Sarah... interesting to hear you are working toward writing. What has that meant for you? What would you like it to mean? And how are you going about it?

Ted... yes, the temple was a fragrant, lovely place. This passage gave me the same feelings of being there.

Scott... you walk to work. That's a blessing indeed. And past a stream!

Craver... so perceptive. I hadn't realized it was so obvious, but there it is. I really do love the O.T. And it's amazing how much Jesus used its words as His own.

8:39 PM  
Blogger Sarah said...

I'll post an answer on my blog soon and come back here with a link. I found that I could either answer your questions honestly or be precise and I couldn't do both, so thought I'd make a post out of it ;)

4:26 PM  
Blogger Sarah said...

Here it is!

6:24 PM  
Anonymous heather said...

You know, I've been thinking about your post, and I think that what you talk about here is why I was finally able to say, this is who I am, an imaginative theologian who loves the arts. It all goes together. It took me a while to put those pieces together, but this is why--as artists, we're prophets, we're truth-tellers.

7:14 PM  
Blogger Kim said...

And also poetry and writing are artistry/prophesy....

7:45 PM  
Blogger L.L. Barkat said...

Sarah... thanks for your thoughtful answer. I put the link in the body of the post.

Heather... so glad you embrace the arts! Do you think there's any way in which we can lie with art and music and therefore not bring forth God's truth? Or, to put it another way, what does truth look like in the arts?

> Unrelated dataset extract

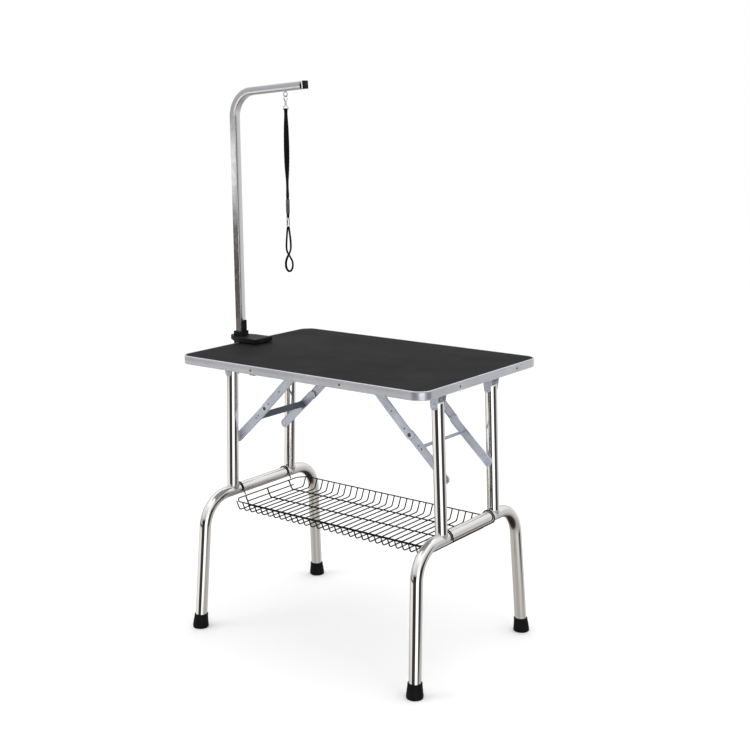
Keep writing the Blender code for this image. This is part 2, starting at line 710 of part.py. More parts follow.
def lock_knob():
    """Thumb screw through the sleeve's outer wall; height runs from its tip on the arm outwards."""
    tip = ARM_X - ARM_SIDE / 2 - GAP
    reach = tip - LOCK_END_X
    neck = tip - (ARM_X - SLEEVE_HALF) + 0.003
    profile = [
        (0.0, reach),
        (0.0090, reach),
        (0.0110, reach - 0.0015),
        (0.0110, neck + 0.0015),
        (0.0080, neck),
        (LOCK_SCREW_RADIUS, neck),
        (LOCK_SCREW_RADIUS, 0.0),
        (0.0, 0.0),
    ]
    return turned(profile, (tip, 0, LOCK_Z), (-1, 0, 0))


def arm_path():
    turn = math.pi / 2 - ARM_RISE
    tangent = ARM_BEND_RADIUS * math.tan(turn / 2)
    centre = (ARM_X + ARM_BEND_RADIUS, ARM_CORNER_Z - tangent)
    bend = arc(centre, ARM_BEND_RADIUS, 180, 180 - math.degrees(turn), 12)
    run = ARM_END_X - ARM_X
    end = (ARM_END_X, ARM_CORNER_Z + run * math.tan(ARM_RISE))
    return [(ARM_X, ARM_BOTTOM_Z)] + bend + [end]


def arm(frame):
    """Square tube bent over the table, with its end cap and the eye bolt that the noose clips on."""
    slide = pivot("arm_slide", (ARM_X, 0, SLEEVE_BOTTOM_Z), frame)
    section = bpy.data.curves.new("arm_section", "CURVE")
    section.dimensions = "2D"
    outline = section.splines.new("POLY")
    corners = rounded_rectangle(ARM_SIDE / 2, ARM_SIDE / 2, ARM_CORNER_RADIUS, 3)
    outline.points.add(len(corners) - 1)
    for point, (x, y) in zip(outline.points, corners):
        point.co = (x, y, 0.0, 1.0)
    outline.use_cyclic_u = True
    section_guide = bpy.data.objects.new("arm_section", section)
    guides.objects.link(section_guide)
    path = tube_curve([(x, 0.0, z) for x, z in arm_path()], 0.0, 8, caps=False)
    path.data.bevel_mode = "OBJECT"
    path.data.bevel_object = section_guide
    tube = as_mesh(path)
    bpy.data.objects.remove(section_guide, do_unlink=True)
    shell = tube.modifiers.new("wall", "SOLIDIFY")
    shell.thickness = ARM_WALL
    shell.offset = -1.0
    tube = as_mesh(tube)
    combine(tube, rod((EYE_X, 0, EYE_Z), (EYE_X, 0, EYE_STEM_TOP_Z), 0.0028, 16), "DIFFERENCE")
    attach(finish(tube, "arm_tube", CHROME), slide)
    attach(finish(arm_cap(), "arm_end_cap", CLAMP_BLACK), slide)
    attach(finish(arm_eye(), "arm_eye_bolt", ZINC), slide)
    return slide


def arm_cap():
    """Plastic plug in the end of the arm: a flange as wide as the tube, and a block inside it."""
    half = ARM_SIDE / 2
    inside = half - ARM_WALL - GAP
    flange = rounded_rectangle(half + GAP, half + GAP, ARM_CORNER_RADIUS + GAP, 3)
    cap = plate([flange], GAP, CAP_THICKNESS)
    plug = rounded_rectangle(inside, inside, ARM_CORNER_RADIUS, 3)
    combine(cap, plate([plug], -PLUG_LENGTH, GAP + 0.0005), "UNION")
    end_x, end_z = arm_path()[-1]
    turn = Matrix.Rotation(math.pi / 2 - ARM_RISE, 4, "Y")
    cap.data.transform(Matrix.Translation((end_x, 0, end_z)) @ turn)
    return cap


def arm_eye():
    """Eye bolt: a ring whose hole faces along Y, and a stem up through the arm's lower wall."""
    ring = [(EYE_X + x, 0.0, EYE_Z + z) for x, z in circle((0, 0), EYE_RADIUS, 20)]
    eye = wire(ring, EYE_WIRE, 8, cyclic=True)
    stem = rod((EYE_X, 0, EYE_Z + EYE_RADIUS - 0.0005), (EYE_X, 0, EYE_STEM_TOP_Z - 0.002), 0.0022, 16)
    return combine(eye, stem, "UNION")


def noose(slide):
    """Snap hook in the eye, swivel, doubled strap with its keeper and slider, and the loop."""
    swing = pivot("noose_swing", (EYE_X, 0, EYE_Z), slide)
    hook_z = EYE_Z - EYE_RADIUS - EYE_WIRE - GAP - HOOK_WIRE
    curl = [(y, hook_z + z) for y, z in arc((0, 0), HOOK_RADIUS, 20, 270, 14)]
    hook = wire([(EYE_X, y, z) for y, z in curl], HOOK_WIRE, 8)
    barrel_top = hook_z - HOOK_RADIUS
    barrel_profile = [
        (0.0, 0.0015),
        (0.0028, 0.0015),
        (0.0034, -0.0005),
        (0.0034, -BARREL_LENGTH + 0.0015),
        (0.0026, -BARREL_LENGTH),
        (0.0, -BARREL_LENGTH),
    ]
    combine(hook, turned(barrel_profile, (EYE_X, 0, barrel_top), (0, 0, 1), 16), "UNION")
    attach(finish(hook, "snap_hook", CHROME), swing)
    gate_low = (0.0052, hook_z - 0.0045)
    gate_high = (0.0066, hook_z + 0.0005)
    gate = rod((EYE_X, *gate_low), (EYE_X, *gate_high), 0.0012, 12)
    gate_axis = pivot("snap_gate_slide", (EYE_X, *gate_low), swing)
    attach(finish(gate, "snap_gate", CHROME), gate_axis)
    swivel_axis = pivot("noose_swivel", (EYE_X, 0, barrel_top - BARREL_LENGTH), swing)
    swivel_top = barrel_top - BARREL_LENGTH - GAP
    attach(finish(swivel(swivel_top), "snap_swivel", CHROME), swivel_axis)
    strap = wire(strap_path(), STRAP_RADIUS, 8)
    attach(finish(strap, "noose_strap", STRAP_BLACK), swivel_axis)
    rounds = [(SLEEVE_OUTER, KEEPER_TOP_Z), (SLEEVE_OUTER, KEEPER_BOTTOM_Z)]
    keeper_profile = rounds + [(SLEEVE_BORE, z) for _, z in reversed(rounds)]
    keeper = turned(keeper_profile, (EYE_X, 0, 0), (0, 0, 1), 16)
    attach(finish(keeper, "noose_keeper", STRAP_BLACK), swivel_axis)
    slider_axis = pivot("noose_slider_slide", (EYE_X, 0, SLIDER_TOP_Z), swivel_axis)
    slider_profile = [
        (0.0046, SLIDER_TOP_Z),
        (SLEEVE_OUTER, SLIDER_TOP_Z - 0.0012),
        (SLEEVE_OUTER, SLIDER_BOTTOM_Z + 0.0012),
        (0.0046, SLIDER_BOTTOM_Z),
        (SLEEVE_BORE, SLIDER_BOTTOM_Z),
        (SLEEVE_BORE, SLIDER_TOP_Z),
    ]
    slider = turned(slider_profile, (EYE_X, 0, 0), (0, 0, 1), 16)
    attach(finish(slider, "noose_slider", CHROME), slider_axis)
    loop = wire([(EYE_X + x, y, z) for x, y, z in smooth(LOOP_POINTS, 3)], LOOP_RADIUS, 8)
    attach(finish(loop, "noose_loop", STRAP_BLACK), swivel_axis)


def swivel(top):
    """Stud and bail that turn under the hook; the strap passes through the bail."""
    half_width = BAIL_HALF_WIDTH
    bail_top, bail_low = top - 0.0030, top - 0.0115
    corners = [
        (half_width, bail_low),
        (half_width, bail_top - 0.003),
        (half_width - 0.004, bail_top),
        (-half_width + 0.004, bail_top),
        (-half_width, bail_top - 0.003),
        (-half_width, bail_low),
    ]
    bail = wire([(EYE_X + x, 0.0, z) for x, z in corners], BAIL_WIRE, 8, cyclic=True)
    return combine(bail, rod((EYE_X, 0, bail_top - 0.0005), (EYE_X, 0, top), 0.0026, 16), "UNION")


def strap_path():
    count = 36
    step = (STRAP_BOTTOM_Z - STRAP_TOP_Z) / count
    return [(EYE_X, 0.0, STRAP_TOP_Z + step * i) for i in range(count + 1)]


def smooth(points, steps):
    """Points on a smooth curve through the given points (Catmull-Rom)."""
    knots = [Vector(p) for p in points]
    knots = [knots[0] * 2 - knots[1]] + knots + [knots[-1] * 2 - knots[-2]]
    out = []
    for a, b, c, d in zip(knots, knots[1:], knots[2:], knots[3:]):
        for i in range(steps):
            t = i / steps
            square = (2 * a - 5 * b + 4 * c - d) * t**2
            cube = (3 * b - a - 3 * c + d) * t**3
            out.append(0.5 * (2 * b + (c - a) * t + square + cube))
    return out + [knots[-2]]


# Finishes: colour, roughness, metallic
ALUMINIUM = ((0.55, 0.56, 0.58), 0.35, 1.0)
MAT_BLACK = ((0.025, 0.025, 0.026), 0.75, 0.0)
BOARD_GREY = ((0.30, 0.30, 0.31), 0.7, 0.0)
STEEL = ((0.62, 0.60, 0.58), 0.12, 1.0)
CHROME = ((0.70, 0.70, 0.70), 0.10, 1.0)
ZINC = ((0.50, 0.54, 0.58), 0.42, 0.9)
RUBBER = ((0.010, 0.010, 0.010), 0.8, 0.0)
WIRE_BLACK = ((0.012, 0.012, 0.013), 0.4, 0.0)
CLAMP_BLACK = ((0.015, 0.015, 0.016), 0.45, 0.0)
STRAP_BLACK = ((0.012, 0.012, 0.012), 0.85, 0.0)

clear_scene()
parts = bpy.data.collections.new("grooming_table")
guides = bpy.data.collections.new("guides")
for group in (parts, guides):
    bpy.context.scene.collection.children.link(group)
pivots = {}

floor_frame = pivot("table_frame", (0, 0, 0))
board_underside = table_top(floor_frame)
leg_set("left", -1, floor_frame, board_underside)
leg_set("right", 1, floor_frame, board_underside)
basket(floor_frame)
clamp(floor_frame)
noose(arm(floor_frame))
floor_frame.location.x = -CENTRE_X
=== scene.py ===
# %% [markdown]
# # Folding pet grooming table
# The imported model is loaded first. It holds every rigid part at its real size, and its bodies and joints.
# This script gives those parts their finishes, and swaps the plain solids for finer surfaces that lie in
# the same places. Each new piece rides on the body of the solid that it stands for, so it folds and
# slides with it.

# %% Load the frame
import json
import math

import bmesh
import bpy
import numpy as np
from mathutils import Matrix, Vector


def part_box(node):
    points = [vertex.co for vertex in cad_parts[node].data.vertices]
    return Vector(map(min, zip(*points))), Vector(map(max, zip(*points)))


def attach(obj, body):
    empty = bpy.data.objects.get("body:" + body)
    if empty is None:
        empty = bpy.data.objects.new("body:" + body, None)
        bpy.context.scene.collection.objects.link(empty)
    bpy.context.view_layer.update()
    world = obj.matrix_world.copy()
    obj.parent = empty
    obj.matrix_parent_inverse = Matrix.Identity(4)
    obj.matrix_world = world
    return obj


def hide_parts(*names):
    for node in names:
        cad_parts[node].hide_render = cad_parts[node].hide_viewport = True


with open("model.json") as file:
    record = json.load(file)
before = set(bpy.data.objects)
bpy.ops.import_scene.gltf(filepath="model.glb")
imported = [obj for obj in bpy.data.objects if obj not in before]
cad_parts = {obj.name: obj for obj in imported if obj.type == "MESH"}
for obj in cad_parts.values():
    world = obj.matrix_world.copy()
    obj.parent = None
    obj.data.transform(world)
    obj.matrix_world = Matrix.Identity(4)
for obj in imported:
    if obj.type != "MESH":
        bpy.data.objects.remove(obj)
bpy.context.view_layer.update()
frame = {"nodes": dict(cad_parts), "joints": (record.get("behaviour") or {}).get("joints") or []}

# %% [markdown]
# Places come from the frame: the joints give the hinge places and the boxes of the nodes give the edges.
# The table's own middle is a little to the right of the frame's origin, because the arm's lock knob
# sticks out to the left.

# %% Read the driving places from the frame
ENDS = (("left", -1), ("right", 1))
SIDES = (("front", -1), ("back", 1))
HINGES = {j["name"]: np.array(j["pos_m"], float) for j in frame["joints"] if "pos_m" in j}


def box(node):
    """Lowest and highest corner of a node, as two arrays."""
    return tuple(np.array(corner, float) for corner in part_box(node))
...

Kim... yes. Of course you know I had that in the back of my mind. ;-)

9:33 AM  
Blogger 23 degrees said...

Wow, loved this.

I think of Jesus' last prayer that we would be one [so we could proclaim the beauty of God].


12:14 AM  
Blogger L.L. Barkat said...

23... I did think of you when I wrote this post. Our resident cyber-artist. (Well, resident in cyberspace, with all of us waiting for the next installment.)